Friday, October 28, 2011

Glenstal Abbey

Glenstal Abbey was built in the 19th century . It is a Norman revivalist Castle. It was designed by William Bardwell, an English architect, who intended Glenstal to look like a twelfth-century castle, for when he inscribed his name on the turret Bardwell me fecit, he added the dated 1839, but cut in such a way as to look like 1139. The construction of the castle in the 1830's brought an influx of tradesmen and artisans, hence forming the village of Murroe in the surrounding area.

There are vast grounds around the Abbey and a variety of outbuildings, statues and gardens, making for an interesting visit. Glenstal Abbey is also a boarding school for secondary level students and has a library, playing pitches and tennis courts. There are a number of monks that live on the grounds who volunteer in the community who do works that include administration, adult education, running a shop, retreat giving, gardening, beekeeping, the Oblate Programme and academic study.

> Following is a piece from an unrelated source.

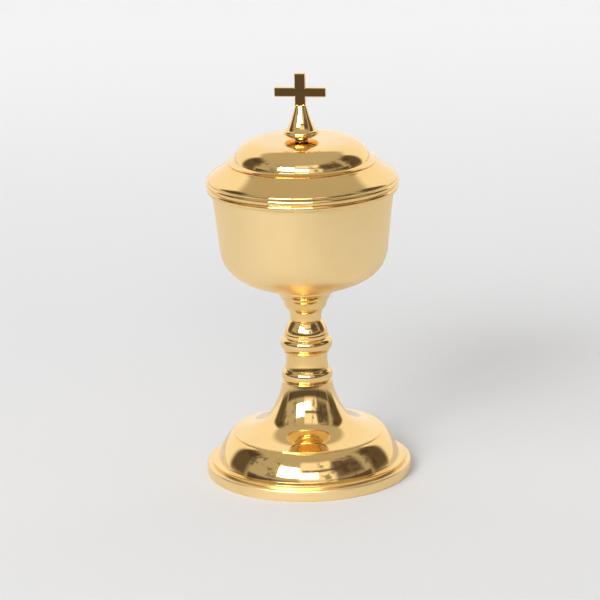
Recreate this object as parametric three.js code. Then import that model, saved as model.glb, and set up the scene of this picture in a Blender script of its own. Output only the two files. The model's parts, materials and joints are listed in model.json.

I found the Abbey interesting because it wasn't full of visitors and tourists and gave me an insight into a present-day functioning Abbey. There were no tour guides and you were free to check out most areas of the place. I looked around the church which had some beautiful architecture and stained glass windows. As I made myself around the grounds, the tranquility of Glenstal stood out to me the most and all of the people I saw were very welcoming and friendly.

I found the scenery on the grounds beautiful with trees, wildlife and flowers scattered around. There also was a river passing through the area. From my visit to Glenstal Abbey, I found it to be a tranquil, fascinating area which would be perfect for a retreat and to reflect on things.